* REQUIREMENT
Restate the entire listing word for word.

==================================================

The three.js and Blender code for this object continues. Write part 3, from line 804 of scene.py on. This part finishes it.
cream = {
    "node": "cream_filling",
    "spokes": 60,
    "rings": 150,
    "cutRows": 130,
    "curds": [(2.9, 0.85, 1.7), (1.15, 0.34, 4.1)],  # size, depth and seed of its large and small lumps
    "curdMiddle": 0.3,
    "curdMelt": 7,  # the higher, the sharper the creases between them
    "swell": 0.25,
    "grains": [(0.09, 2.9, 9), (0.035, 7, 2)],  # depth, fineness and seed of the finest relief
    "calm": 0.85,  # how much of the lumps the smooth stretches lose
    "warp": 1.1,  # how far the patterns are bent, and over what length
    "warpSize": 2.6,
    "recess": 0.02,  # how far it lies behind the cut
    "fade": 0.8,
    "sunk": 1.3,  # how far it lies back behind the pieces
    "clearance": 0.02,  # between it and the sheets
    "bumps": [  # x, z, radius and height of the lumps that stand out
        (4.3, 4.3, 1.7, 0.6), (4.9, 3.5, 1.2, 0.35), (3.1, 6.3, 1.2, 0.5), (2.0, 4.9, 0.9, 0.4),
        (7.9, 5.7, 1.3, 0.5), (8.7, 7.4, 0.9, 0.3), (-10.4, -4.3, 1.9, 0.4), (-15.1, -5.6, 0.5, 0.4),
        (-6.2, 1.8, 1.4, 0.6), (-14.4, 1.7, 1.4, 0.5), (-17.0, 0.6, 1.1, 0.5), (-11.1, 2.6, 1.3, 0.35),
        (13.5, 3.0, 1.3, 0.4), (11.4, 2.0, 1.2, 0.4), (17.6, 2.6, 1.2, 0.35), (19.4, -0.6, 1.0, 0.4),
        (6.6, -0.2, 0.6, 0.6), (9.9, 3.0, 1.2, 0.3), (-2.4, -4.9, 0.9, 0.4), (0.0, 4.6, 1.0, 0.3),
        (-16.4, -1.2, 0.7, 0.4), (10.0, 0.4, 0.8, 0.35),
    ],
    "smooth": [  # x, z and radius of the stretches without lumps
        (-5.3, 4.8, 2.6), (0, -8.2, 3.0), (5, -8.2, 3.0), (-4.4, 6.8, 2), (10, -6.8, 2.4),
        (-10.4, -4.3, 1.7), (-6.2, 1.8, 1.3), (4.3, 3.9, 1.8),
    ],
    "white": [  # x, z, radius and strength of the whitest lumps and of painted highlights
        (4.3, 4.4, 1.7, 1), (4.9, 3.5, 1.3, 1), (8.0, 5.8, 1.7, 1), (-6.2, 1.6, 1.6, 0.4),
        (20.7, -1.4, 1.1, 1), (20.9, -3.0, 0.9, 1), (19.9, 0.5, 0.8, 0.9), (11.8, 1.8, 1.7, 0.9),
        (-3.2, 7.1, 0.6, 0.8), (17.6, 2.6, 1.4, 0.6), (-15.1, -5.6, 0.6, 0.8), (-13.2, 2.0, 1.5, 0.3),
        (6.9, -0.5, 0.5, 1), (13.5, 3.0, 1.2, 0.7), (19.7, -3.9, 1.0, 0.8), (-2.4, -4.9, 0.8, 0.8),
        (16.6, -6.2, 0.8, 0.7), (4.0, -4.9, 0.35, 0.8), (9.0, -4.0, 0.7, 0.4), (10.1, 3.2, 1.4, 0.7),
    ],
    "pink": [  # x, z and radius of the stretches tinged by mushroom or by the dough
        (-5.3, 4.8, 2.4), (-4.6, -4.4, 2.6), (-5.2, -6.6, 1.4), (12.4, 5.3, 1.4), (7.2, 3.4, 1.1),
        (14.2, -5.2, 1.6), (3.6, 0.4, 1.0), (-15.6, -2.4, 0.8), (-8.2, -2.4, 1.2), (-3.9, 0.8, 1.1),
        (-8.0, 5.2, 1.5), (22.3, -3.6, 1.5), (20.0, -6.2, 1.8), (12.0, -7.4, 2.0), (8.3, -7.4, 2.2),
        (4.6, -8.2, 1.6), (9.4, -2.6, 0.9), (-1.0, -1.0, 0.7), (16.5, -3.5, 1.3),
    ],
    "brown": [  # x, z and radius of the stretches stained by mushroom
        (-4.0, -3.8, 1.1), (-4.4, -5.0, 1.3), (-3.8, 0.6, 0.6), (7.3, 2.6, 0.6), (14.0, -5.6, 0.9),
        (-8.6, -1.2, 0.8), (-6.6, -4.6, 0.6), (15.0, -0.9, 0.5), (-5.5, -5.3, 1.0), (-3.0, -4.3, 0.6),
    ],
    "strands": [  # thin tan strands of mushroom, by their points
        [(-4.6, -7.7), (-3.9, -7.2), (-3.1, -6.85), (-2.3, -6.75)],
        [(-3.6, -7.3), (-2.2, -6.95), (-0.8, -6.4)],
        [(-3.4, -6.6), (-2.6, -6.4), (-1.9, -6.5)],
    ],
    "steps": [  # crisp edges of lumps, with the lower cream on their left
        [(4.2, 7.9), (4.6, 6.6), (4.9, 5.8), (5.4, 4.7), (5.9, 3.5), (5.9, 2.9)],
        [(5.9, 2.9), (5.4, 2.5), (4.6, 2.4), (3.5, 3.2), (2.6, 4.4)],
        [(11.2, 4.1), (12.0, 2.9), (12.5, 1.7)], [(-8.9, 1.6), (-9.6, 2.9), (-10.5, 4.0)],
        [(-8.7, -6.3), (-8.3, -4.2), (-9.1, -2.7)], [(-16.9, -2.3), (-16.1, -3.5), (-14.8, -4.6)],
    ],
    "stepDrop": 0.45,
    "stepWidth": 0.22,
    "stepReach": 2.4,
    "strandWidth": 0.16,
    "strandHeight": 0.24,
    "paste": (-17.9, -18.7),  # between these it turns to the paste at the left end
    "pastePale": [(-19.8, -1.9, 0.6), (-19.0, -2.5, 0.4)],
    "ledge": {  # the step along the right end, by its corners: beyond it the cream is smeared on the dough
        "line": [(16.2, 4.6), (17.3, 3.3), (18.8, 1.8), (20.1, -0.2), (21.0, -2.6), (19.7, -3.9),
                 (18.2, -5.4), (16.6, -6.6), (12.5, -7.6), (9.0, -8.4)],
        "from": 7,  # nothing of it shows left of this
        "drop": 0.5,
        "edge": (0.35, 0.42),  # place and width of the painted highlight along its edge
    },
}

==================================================

* SOLUTION TO THIS TASK
The three.js and Blender code for this object continues. Write part 3, from line 804 of scene.py on. This part finishes it.
cream = {
    "node": "cream_filling",
    "spokes": 60,
    "rings": 150,
    "cutRows": 130,
    "curds": [(2.9, 0.85, 1.7), (1.15, 0.34, 4.1)],  # size, depth and seed of its large and small lumps
    "curdMiddle": 0.3,
    "curdMelt": 7,  # the higher, the sharper the creases between them
    "swell": 0.25,
    "grains": [(0.09, 2.9, 9), (0.035, 7, 2)],  # depth, fineness and seed of the finest relief
    "calm": 0.85,  # how much of the lumps the smooth stretches lose
    "warp": 1.1,  # how far the patterns are bent, and over what length
    "warpSize": 2.6,
    "recess": 0.02,  # how far it lies behind the cut
    "fade": 0.8,
    "sunk": 1.3,  # how far it lies back behind the pieces
    "clearance": 0.02,  # between it and the sheets
    "bumps": [  # x, z, radius and height of the lumps that stand out
        (4.3, 4.3, 1.7, 0.6), (4.9, 3.5, 1.2, 0.35), (3.1, 6.3, 1.2, 0.5), (2.0, 4.9, 0.9, 0.4),
        (7.9, 5.7, 1.3, 0.5), (8.7, 7.4, 0.9, 0.3), (-10.4, -4.3, 1.9, 0.4), (-15.1, -5.6, 0.5, 0.4),
        (-6.2, 1.8, 1.4, 0.6), (-14.4, 1.7, 1.4, 0.5), (-17.0, 0.6, 1.1, 0.5), (-11.1, 2.6, 1.3, 0.35),
        (13.5, 3.0, 1.3, 0.4), (11.4, 2.0, 1.2, 0.4), (17.6, 2.6, 1.2, 0.35), (19.4, -0.6, 1.0, 0.4),
        (6.6, -0.2, 0.6, 0.6), (9.9, 3.0, 1.2, 0.3), (-2.4, -4.9, 0.9, 0.4), (0.0, 4.6, 1.0, 0.3),
        (-16.4, -1.2, 0.7, 0.4), (10.0, 0.4, 0.8, 0.35),
    ],
    "smooth": [  # x, z and radius of the stretches without lumps
        (-5.3, 4.8, 2.6), (0, -8.2, 3.0), (5, -8.2, 3.0), (-4.4, 6.8, 2), (10, -6.8, 2.4),
        (-10.4, -4.3, 1.7), (-6.2, 1.8, 1.3), (4.3, 3.9, 1.8),
    ],
    "white": [  # x, z, radius and strength of the whitest lumps and of painted highlights
        (4.3, 4.4, 1.7, 1), (4.9, 3.5, 1.3, 1), (8.0, 5.8, 1.7, 1), (-6.2, 1.6, 1.6, 0.4),
        (20.7, -1.4, 1.1, 1), (20.9, -3.0, 0.9, 1), (19.9, 0.5, 0.8, 0.9), (11.8, 1.8, 1.7, 0.9),
        (-3.2, 7.1, 0.6, 0.8), (17.6, 2.6, 1.4, 0.6), (-15.1, -5.6, 0.6, 0.8), (-13.2, 2.0, 1.5, 0.3),
        (6.9, -0.5, 0.5, 1), (13.5, 3.0, 1.2, 0.7), (19.7, -3.9, 1.0, 0.8), (-2.4, -4.9, 0.8, 0.8),
        (16.6, -6.2, 0.8, 0.7), (4.0, -4.9, 0.35, 0.8), (9.0, -4.0, 0.7, 0.4), (10.1, 3.2, 1.4, 0.7),
    ],
    "pink": [  # x, z and radius of the stretches tinged by mushroom or by the dough
        (-5.3, 4.8, 2.4), (-4.6, -4.4, 2.6), (-5.2, -6.6, 1.4), (12.4, 5.3, 1.4), (7.2, 3.4, 1.1),
        (14.2, -5.2, 1.6), (3.6, 0.4, 1.0), (-15.6, -2.4, 0.8), (-8.2, -2.4, 1.2), (-3.9, 0.8, 1.1),
        (-8.0, 5.2, 1.5), (22.3, -3.6, 1.5), (20.0, -6.2, 1.8), (12.0, -7.4, 2.0), (8.3, -7.4, 2.2),
        (4.6, -8.2, 1.6), (9.4, -2.6, 0.9), (-1.0, -1.0, 0.7), (16.5, -3.5, 1.3),
    ],
    "brown": [  # x, z and radius of the stretches stained by mushroom
        (-4.0, -3.8, 1.1), (-4.4, -5.0, 1.3), (-3.8, 0.6, 0.6), (7.3, 2.6, 0.6), (14.0, -5.6, 0.9),
        (-8.6, -1.2, 0.8), (-6.6, -4.6, 0.6), (15.0, -0.9, 0.5), (-5.5, -5.3, 1.0), (-3.0, -4.3, 0.6),
    ],
    "strands": [  # thin tan strands of mushroom, by their points
        [(-4.6, -7.7), (-3.9, -7.2), (-3.1, -6.85), (-2.3, -6.75)],
        [(-3.6, -7.3), (-2.2, -6.95), (-0.8, -6.4)],
        [(-3.4, -6.6), (-2.6, -6.4), (-1.9, -6.5)],
    ],
    "steps": [  # crisp edges of lumps, with the lower cream on their left
        [(4.2, 7.9), (4.6, 6.6), (4.9, 5.8), (5.4, 4.7), (5.9, 3.5), (5.9, 2.9)],
        [(5.9, 2.9), (5.4, 2.5), (4.6, 2.4), (3.5, 3.2), (2.6, 4.4)],
        [(11.2, 4.1), (12.0, 2.9), (12.5, 1.7)], [(-8.9, 1.6), (-9.6, 2.9), (-10.5, 4.0)],
        [(-8.7, -6.3), (-8.3, -4.2), (-9.1, -2.7)], [(-16.9, -2.3), (-16.1, -3.5), (-14.8, -4.6)],
    ],
    "stepDrop": 0.45,
    "stepWidth": 0.22,
    "stepReach": 2.4,
    "strandWidth": 0.16,
    "strandHeight": 0.24,
    "paste": (-17.9, -18.7),  # between these it turns to the paste at the left end
    "pastePale": [(-19.8, -1.9, 0.6), (-19.0, -2.5, 0.4)],
    "ledge": {  # the step along the right end, by its corners: beyond it the cream is smeared on the dough
        "line": [(16.2, 4.6), (17.3, 3.3), (18.8, 1.8), (20.1, -0.2), (21.0, -2.6), (19.7, -3.9),
                 (18.2, -5.4), (16.6, -6.6), (12.5, -7.6), (9.0, -8.4)],
        "from": 7,  # nothing of it shows left of this
        "drop": 0.5,
        "edge": (0.35, 0.42),  # place and width of the painted highlight along its edge
    },
}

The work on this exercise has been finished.